Wonky, broken people who happen to stop by,
to the shy and introverted, and maybe not so,
who always drop their dinner down their fronts and mostly look like they've been dragged through a hedge backwards,
to those who wear big knickers and knit their own socks,
who are fraying and maybe greying a little round the edges......
To all the misplaced souls who strive for perfection and never quite reach it

I write this blog for you

Love

hettie brown



Friday, 2 October 2015

Rowan the Botanical Hare















*Rowan* 
the botanical hare

made with re-claimed chicken wire from a skip & newspaper.  Naturally dyed Silk Noil, using windfalls and plants from my garden.







Thursday, 1 October 2015

Moon song

So here we are in October already, the sun is not quite ready to relinquish its warmth as yet, and the last days of September have been beautiful.  The evenings draw in and get chilly reminding us that yes it is indeed Autumn.

Long walks across the fields have me collecting more winfalls for the dyepot, as experimenting continues, with natural dye.

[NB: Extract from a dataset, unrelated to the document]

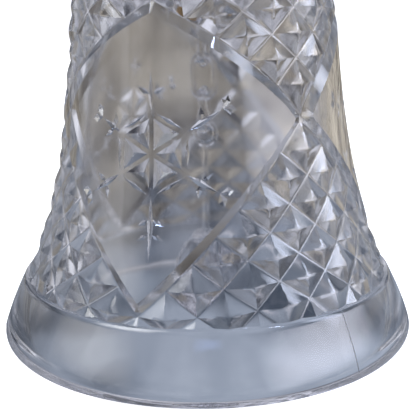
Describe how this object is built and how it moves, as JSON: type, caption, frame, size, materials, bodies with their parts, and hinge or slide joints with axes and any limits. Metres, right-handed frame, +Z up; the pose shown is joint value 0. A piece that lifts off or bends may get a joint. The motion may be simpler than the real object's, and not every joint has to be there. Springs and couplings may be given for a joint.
{
  "type": "glass bell",
  "caption": "Cut crystal bell with smooth snowflake panels, diamond facets, a plain flared mouth band, a metal crown cap with a hanging ring, and a chained striker inside.",
  "frame": {"origin": "middle of the mouth, on the plane that the rim rests on", "axes": "+Z up along the axis of the bell, -Y towards the front panel, +X to its right"},
  "size_m": [0.064, 0.0638, 0.0821],
  "materials": {
    "crystal": "polished clear lead crystal",
    "bead_crystal": "polished clear lead crystal",
    "gilt_brass": "polished gilt",
    "clear_acrylic": "moulded, clear",
    "steel": "plated",
    "pad": "soft, translucent white"
  },
  "bodies": {
    "root": {"bell_shell": "crystal", "crown_pad": "pad", "stem_sleeve": "pad", "crown_cap": "gilt_brass", "cap_collar": "gilt_brass", "hanger_eye": "gilt_brass", "inner_pad": "pad", "cup_washer": "gilt_brass", "spring_washer": "steel", "stem_nut": "steel", "eye_nut": "clear_acrylic"},
    "ring": {"hanging_ring": "gilt_brass"},
    "link_1": {"chain_link_1": "clear_acrylic"},
    "link_2": {"chain_link_2": "clear_acrylic"},
    "link_3": {"chain_link_3": "clear_acrylic"},
    "striker": {"clapper_wire": "clear_acrylic", "upper_bead_cap": "clear_acrylic", "clapper_bead": "bead_crystal", "lower_bead_cap": "clear_acrylic", "clapper_nut": "clear_acrylic"}
  },
  "joints": [
    {"name": "ring_swing", "type": "hinge", "parent": "root", "child": "ring", "pos_m": [0, 0, 0.0784], "axis": [0, 1, 0], "range_deg": [-262, 0]},
    {"name": "link_1_swing", "type": "hinge", "parent": "root", "child": "link_1", "pos_m": [0, 0, 0.0462], "axis": [1, 0, 0], "range_deg": [-12, 12]},
    {"name": "link_2_swing", "type": "hinge", "parent": "link_1", "child": "link_2", "pos_m": [0, 0, 0.0412], "axis": [0, 1, 0], "range_deg": [-12, 12]},
    {"name": "link_3_swing", "type": "hinge", "parent": "link_2", "child": "link_3", "pos_m": [0, 0, 0.0361], "axis": [1, 0, 0], "range_deg": [-12, 12]},
    {"name": "striker_swing", "type": "hinge", "parent": "link_3", "child": "striker", "pos_m": [0, 0, 0.031], "axis": [0, 1, 0], "range_deg": [-12, 12]}
  ]
}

Silk noil, mordanted with a milk solution, wrapped tightly with windfalls and rusty metal, in a pot with oak leaves and orange peel,  produced some amazing colours.
Which then, later that evening, when dry, me settled in for the night, curtains drawn at nest cottage, led to slow stitching, of moon songs, and magic and thinking of things yet to be.


The jars fermenting on the windowsill, concoctions and witches brews.



and a hare who came from knowwhere....


Made from chicken wire from a skip


A Batonical Hare in the making
who is helping to mend the broken pieces.